If you are like most parents you find it hard to set limits and woo your child away from all those screens. Even the best intentioned parents these days are frustrated with how obsessed their children seem to be about using their electronic gadgets. It is a big problem, and not just for kids. It’s a problem for us as adults. I spent last weekend with my grandson and was so aware of how often I had the ‘urge’ to check my email, read the news or look something up on Google while I was with him. It was not easy to resist the urge! But I knew I was going to be writing this blog and that I had to be a good role model for what I was going to be talking about.
Why is it hard to resist our electronics? The brain is drawn to rapidly changing images, novelty and quick feedback, which is exactly what electronics provide us with so well. Change, novelty and feedback each activate a ‘hit’ of dopamine, the reward neurotransmitter. The dopamine is the ‘kick’, the stimulation that gets you coming back for more. It is literally habit forming and a recipe for addiction. We all know how hard it is to kick an addiction. The temptation is so powerful; the withdrawal so uncomfortable.
There are available solutions but they require effort on your part as a parent. The most challenging part about getting your child to reduce the time they spend in front of a screen is YOU have to work at it.
- For one thing, you have to stay on top of it and be committed to it– in the same way as if you were trying to change bad eating habits, or stop biting your nails. It is not a one time lecture. It is a day by day effort. Like changing any bad habit, you have to help your child form new healthier habits to replace old the screen time habit.
- For another you have to reduce the time you spend in front of a screen– at least while you are with them. This is because kids are such intense imitators. They simply do what you do, not what you say. If you want your child’s screen time to go down, your screen time will have to go down.
Fortunately we are not talking abstinence or going cold turkey. That would be impractical and unrealistic. As with everything we talk about in Reflective Parenting it is all about finding a healthy balance- a balance between electronics and the rest of life, such as friends, family, and physical activity.

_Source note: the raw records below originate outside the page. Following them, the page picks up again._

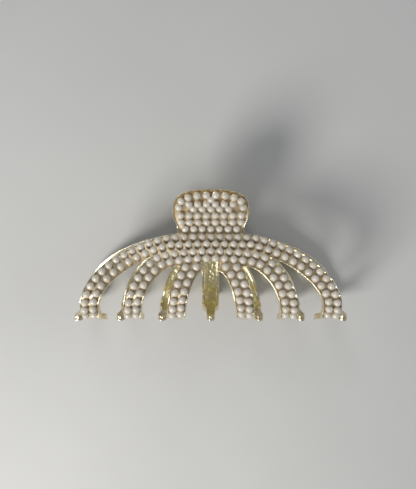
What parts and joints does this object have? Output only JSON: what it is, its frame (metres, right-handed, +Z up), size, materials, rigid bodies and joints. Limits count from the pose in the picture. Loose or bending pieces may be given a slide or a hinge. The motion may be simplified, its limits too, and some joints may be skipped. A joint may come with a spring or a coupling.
{
  "type": "claw clip",
  "caption": "Large sprung claw clip for hair: two curved cast-metal jaws with long bent prongs and rounded handle pads, hinged on a pin and covered in pearls.",
  "frame": {"origin": "on the floor under the middle of the clip's box, with the clip lying on its back jaw", "axes": "+X along the hinge pin, +Y towards the handle pads, +Z up through the front jaw"},
  "size_m": [0.1156, 0.0554, 0.0438],
  "materials": {
    "cast_metal": "pale champagne-gold plating, bright on rims and satin in recesses",
    "steel": "drawn steel wire and pin",
    "pearl": "cream imitation pearl, glossy with a soft sheen"
  },
  "bodies": {
    "back_jaw": {"back_jaw_casting": "cast_metal", "hinge_pin": "steel", "torsion_spring": "steel", "back_pad_pearls": "pearl", "back_body_pearls": "pearl", "back_prong_1_pearls": "pearl", "back_prong_2_pearls": "pearl", "back_prong_3_pearls": "pearl", "back_prong_4_pearls": "pearl", "back_prong_5_pearls": "pearl", "back_prong_6_pearls": "pearl", "back_prong_7_pearls": "pearl"},
    "front_jaw": {"front_jaw_casting": "cast_metal", "front_pad_pearls": "pearl", "front_body_pearls": "pearl", "front_prong_1_pearls": "pearl", "front_prong_2_pearls": "pearl", "front_prong_3_pearls": "pearl", "front_prong_4_pearls": "pearl", "front_prong_5_pearls": "pearl", "front_prong_6_pearls": "pearl"}
  },
  "joints": [
    {"name": "jaw_open", "type": "hinge", "parent": "back_jaw", "child": "front_jaw", "pos_m": [0, 0.00897, 0.02097], "axis": [-1, 0, 0], "range_deg": [0, 60], "stiffness_Nm_per_rad": 0.15, "springref_deg": -57.3, "deforming": ["torsion_spring"]}
  ]
}
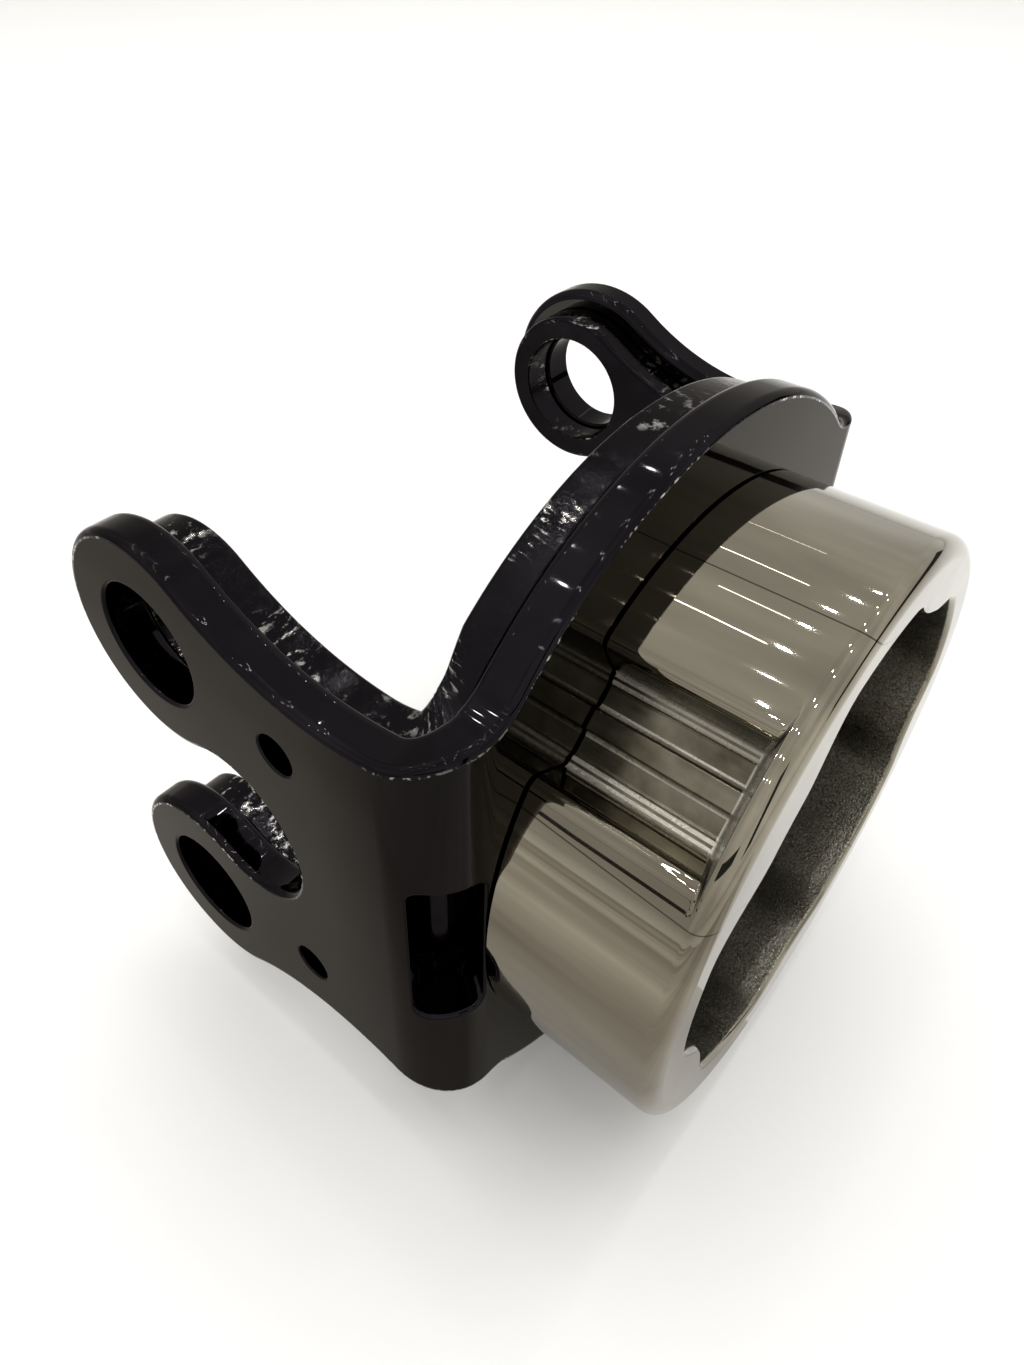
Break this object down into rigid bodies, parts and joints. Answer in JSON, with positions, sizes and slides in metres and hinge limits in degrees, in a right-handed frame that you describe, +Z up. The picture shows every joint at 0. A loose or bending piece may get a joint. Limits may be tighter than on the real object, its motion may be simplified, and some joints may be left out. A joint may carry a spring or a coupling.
{
  "type": "swivel hoist ring",
  "caption": "Clevis yoke with four bored lugs, a stepped inner liner and a recessed, polished collar that swivels on a hidden ball thrust bearing.",
  "frame": {"origin": "on the floor plane under the middle of the bounding box, with the swivel axis level at the flange's radius above it", "axes": "+X along the swivel axis from the yoke towards the collar's open end, +Y across the two arms, +Z up through the lugs of one arm"},
  "size_m": [0.1014, 0.114, 0.1216],
  "materials": {
    "black_plate": "mirror black plating",
    "black_liner": "black plating, lightly scuffed",
    "bright_chrome": "mirror",
    "machined_steel": "turned",
    "bearing_steel": "ground",
    "screw_steel": "black oxide",
    "bronze": "machined bronze",
    "cage_brass": "machined",
    "seal_rubber": "matt"
  },
  "bodies": {
    "yoke": {"yoke_body": "black_plate", "yoke_liner": "black_liner", "liner_screw_1": "screw_steel", "liner_screw_2": "screw_steel", "liner_screw_3": "screw_steel", "liner_screw_4": "screw_steel", "radial_bush": "bronze", "thrust_race_fixed": "bearing_steel"},
    "swivel": {"swivel_collar": "bright_chrome", "swivel_hub": "machined_steel", "hub_screw_1": "screw_steel", "hub_screw_2": "screw_steel", "hub_screw_3": "screw_steel", "hub_screw_4": "screw_steel", "hub_screw_5": "screw_steel", "hub_screw_6": "screw_steel", "dust_seal": "seal_rubber", "thrust_race_swivel": "bearing_steel", "disc_spring": "machined_steel", "retaining_ring": "screw_steel"},
    "ball_set": {"ball_cage": "cage_brass", "bearing_ball_01": "bearing_steel", "bearing_ball_02": "bearing_steel", "bearing_ball_03": "bearing_steel", "bearing_ball_04": "bearing_steel", "bearing_ball_05": "bearing_steel", "bearing_ball_06": "bearing_steel", "bearing_ball_07": "bearing_steel", "bearing_ball_08": "bearing_steel", "bearing_ball_09": "bearing_steel", "bearing_ball_10": "bearing_steel", "bearing_ball_11": "bearing_steel", "bearing_ball_12": "bearing_steel", "bearing_ball_13": "bearing_steel", "bearing_ball_14": "bearing_steel", "bearing_ball_15": "bearing_steel", "bearing_ball_16": "bearing_steel"}
  },
  "joints": [
    {"name": "collar_swivel", "type": "hinge", "parent": "yoke", "child": "swivel", "pos_m": [0.02305, 0, 0.0608], "axis": [1, 0, 0], "continuous": true},
    {"name": "ball_set_orbit", "type": "hinge", "parent": "yoke", "child": "ball_set", "pos_m": [0.00545, 0, 0.0608], "axis": [1, 0, 0], "continuous": true}
  ],
  "couplings": [
    {"joint": "ball_set_orbit", "follows": "collar_swivel", "ratio": 0.5}
  ]
}
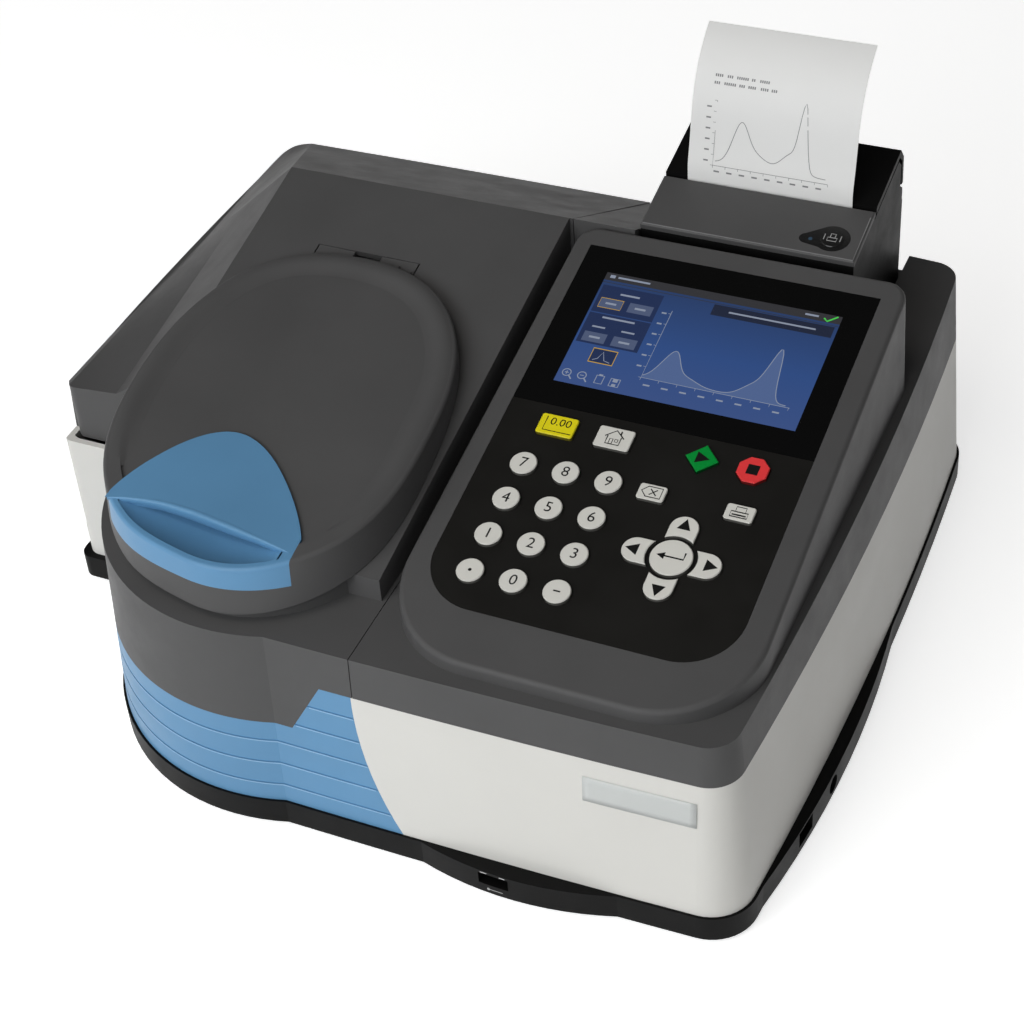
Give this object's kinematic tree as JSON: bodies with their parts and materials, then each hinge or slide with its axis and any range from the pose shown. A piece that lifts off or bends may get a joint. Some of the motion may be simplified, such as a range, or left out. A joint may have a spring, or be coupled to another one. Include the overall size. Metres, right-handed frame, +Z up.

Time for contemplation, even some boredom is good, since it relaxes the brain.
Some suggestions for reducing your child’s screen time.
- Reduce your own screen time. Limit how
often you check email or Google.
- Have ‘electronic time-outs’ during the day, such as at dinner, before bedtime and for stretches of time on the weekend.
- Talk about your plans to reduce time on electronics with your child, giving them the reasons for why you are doing it. Have them actively participate in coming up with ideas for how to reduce their screen time.
- Be prepared for your child’s push back. Remember that giving up screen time is a little like kicking a cocaine habit or going on a diet. The cravings can get powerful. This why your child will implore you for MORE TIME! They will try to sneak time- like a dieter sneaking an extra cookie in the middle of the night.
- Be convinced. Be confident. What you are doing by setting limits is really, really, really good for your child. It is your conviction and confidence that will better enable you to set firm limits. Without them limits tend to get wobbly and fuzzy.
- Do it as a group. Parenting is designed by Nature to be a group effort– the ‘It takes a village!’ idea. Get a group of parents together to all decide to do it. That way you will feel backed up by the group and also will be able to counteract your child’s tendency to make you feel guilty that you are being too strict. You are not being too strict. You are doing what other well-intentioned and like-minded parents are doing.
- Don’t try for perfect! Just try for reduction! The aim is to contain how much your child is in front of a screen. Any amount you reduce it is good.
- Let them be bored! Of course it is good to help your child come up with other things they can do besides video games, texting and Instagram. But even if they can’t come up with anything else to do, it is totally fine for them to be bored.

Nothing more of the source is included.